I'm trying to run the llama 3 8B notebook fine-tuning notebook (https://colab.research.google.com/drive/135ced7oHytdxu3N2DNe1Z0kqjyYIkDXp) with inputs longer than 8K. I'm getting an error at the inference step:
Token indices sequence length is longer than the specified maximum sequence length for this model (10106 > 8192). Running this sequence through the model will result in indexing errors
Setting `pad_token_id` to `eos_token_id`:128001 for open-end generation.
Unsloth: Input IDs of length 10106 > the model's max sequence length of 8192.
We shall truncate it ourselves. It's imperative if you correct this issue first.
---------------------------------------------------------------------------
RuntimeError Traceback (most recent call last)

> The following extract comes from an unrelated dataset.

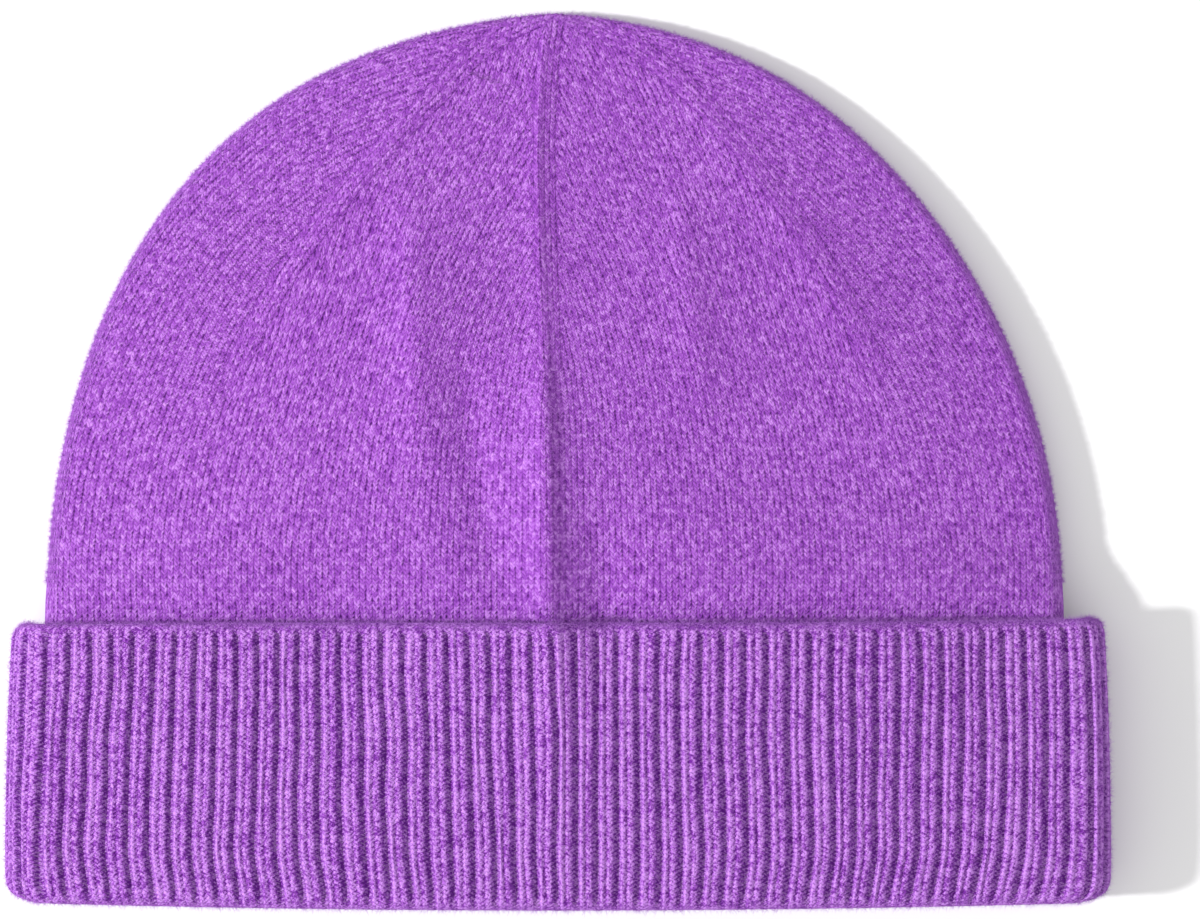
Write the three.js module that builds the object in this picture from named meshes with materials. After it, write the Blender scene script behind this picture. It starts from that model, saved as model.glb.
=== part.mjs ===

<ipython-input-33-6210034c4068> in <cell line: 12>()
10 ], return_tensors = "pt").to("cuda")
11
---> 12 outputs = model.generate(**inputs, max_new_tokens = 2056, use_cache = True)
13 tokenizer.batch_decode(outputs)
49 frames
/usr/local/lib/python3.10/dist-packages/unsloth/models/llama.py in LlamaModel_fast_forward(self, input_ids, causal_mask, attention_mask, position_ids, past_key_values, inputs_embeds, use_cache, output_attentions, output_hidden_states, return_dict, *args, **kwargs)
581 inputs_embeds.requires_grad_(False)
582 pass
--> 583 inputs_embeds *= attention_mask.unsqueeze(0).transpose(0, 1).transpose(1, 2)
584 if inputs_requires_grad: inputs_embeds.requires_grad_(True)
585 pass
RuntimeError: The size of tensor a (8192) must match the size of tensor b (10106) at non-singleton dimension 1
It seems to be complaining that the input is too long. Given that training on longer contexts worked fine,, I'm not sure why it's complaining. ANy guidance would be appreciated.